Nie od dziś wiadomo, że przez długi czas Telewizja Polska unikała zapraszania Dody na wszelkiego rodzaju uroczystości. Piosenkarka nie ukrywała braku zrozumienia dla tej decyzji i za każdym razem podkreślała, że muzyka powinna łączyć, a nie dzielić. Podczas dzisiejszej wizyty w studiu "Pytania na śniadanie" artystkę przepełniała radość i z zadowoleniem odpowiadała na zadawane przez prowadzących pytania.
W niedzielnym wydaniu "Pytania na śniadanie" było naprawdę gorąco. Atmosferę rozgrzała energetyzująca Doda, która obecnie promuje swój najnowszy album. Część fanów wokalistki podeszła sceptycznie do występu w TVP. Napisali o tym na instagramowym koncie gwiazdy.
W TVP? Żenada.
-A co ty tam robisz w TVP?!
TVPiS chce, żebyś pomogła wygrać im wybory.
Doda Fot. AKPA
Wydawać by się mogło, że występ w bojkotowanej przez część artystów Telewizji Polskiej będzie kosztował ją stratę sporej grupy fanów. Piosenkarka, zapytana o to przez portal Pomponik, stanowczo zaprzecza.
W ogóle tego nie zauważyłam, wręcz przeciwnie mam przyrost followersów. Nie interesuje mnie, co mają do powiedzenia [hejterzy - przyp. red.] - tłumaczy artystka.

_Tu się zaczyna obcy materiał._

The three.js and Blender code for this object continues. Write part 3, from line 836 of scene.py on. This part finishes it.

Dopóki nie płacą za mnie podatków, za moją edukację oraz za zdrowie, to nikt mi nie może mówić, jak mam żyć. Zresztą artysta nie może być blokowany. Nie rozumiem takiego oczekiwania, żeby decydował się na jedno radio czy telewizję. Każdy artysta chce docierać do każdej publiczności. Muzyka ma łączyć - powiedziała Doda.

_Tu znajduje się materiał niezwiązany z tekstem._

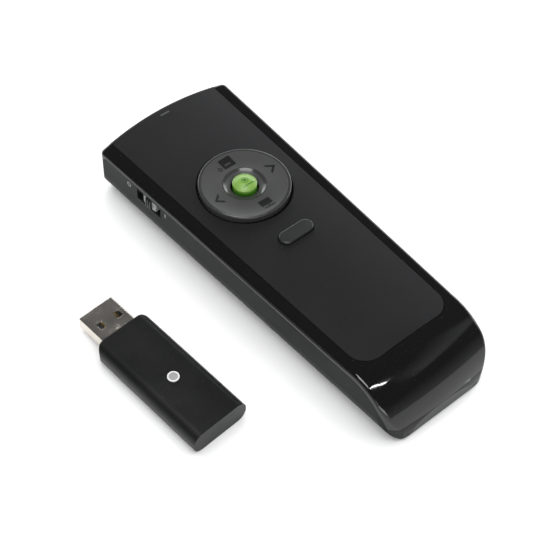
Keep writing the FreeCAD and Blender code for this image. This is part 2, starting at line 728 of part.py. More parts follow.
def laser_button():
    """domed cap: a profile turned about the upright axis"""
    top = LASER_SIDE_TOP + LASER_DOME
    socket = LASER_BOTTOM + LASER_SOCKET
    across, drop = dome_middle(LASER_R, LASER_DOME)
    inner = PLUNGER_R + PIN_FIT
    edges = [line((inner, 0, LASER_BOTTOM), (LASER_R, 0, LASER_BOTTOM)),
             line((LASER_R, 0, LASER_BOTTOM), (LASER_R, 0, LASER_SIDE_TOP)),
             arc((LASER_R, 0, LASER_SIDE_TOP), (across, 0, top - drop), (0, 0, top)),
             line((0, 0, top), (0, 0, socket)),
             line((0, 0, socket), (inner, 0, socket)),
             line((inner, 0, socket), (inner, 0, LASER_BOTTOM))]
    solid = Part.Face(Part.Wire(edges)).revolve(Vector(0, 0, 0), Vector(0, 0, 1), 360)
    solid.translate(Vector(0, DISC_Y, 0))
    return solid


def laser_plunger():
    stem = post(PLUNGER_R, 0, DISC_Y, PRESS_Z, LASER_BOTTOM + LASER_SOCKET)
    return stem.fuse(post(PLUNGER_FLANGE_R, 0, DISC_Y, PRESS_Z, PRESS_Z + PLUNGER_FLANGE))


def function_button():
    top = SPLIT_Z - KEY_FLANGE_GAP
    solid = obround(KEY_LONG, KEY_WIDE, KEY_Y, top, HEIGHT + KEY_PROUD)
    solid = solid.makeFillet(KEY_EDGE_R, flat_edges(solid, HEIGHT + KEY_PROUD))
    flange = obround(KEY_LONG + 2 * KEY_FLANGE, KEY_WIDE + 2 * KEY_FLANGE, KEY_Y, top - KEY_FLANGE_THICK, top)
    return solid.fuse([flange, post(KEY_STEM_R, 0, KEY_Y, PRESS_Z, top)])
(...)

Piosenkarka wielokrotnie podkreślała, że żaden artysta nie powinien być blokowany przez media z bliżej nieznanych powodów. Po dzisiejszej wizycie w studiu "Pytania na śniadanie" wyraźnie widać, ze wokalistka działa w zgodzie z samą sobą i jest pewna własnych przekonań.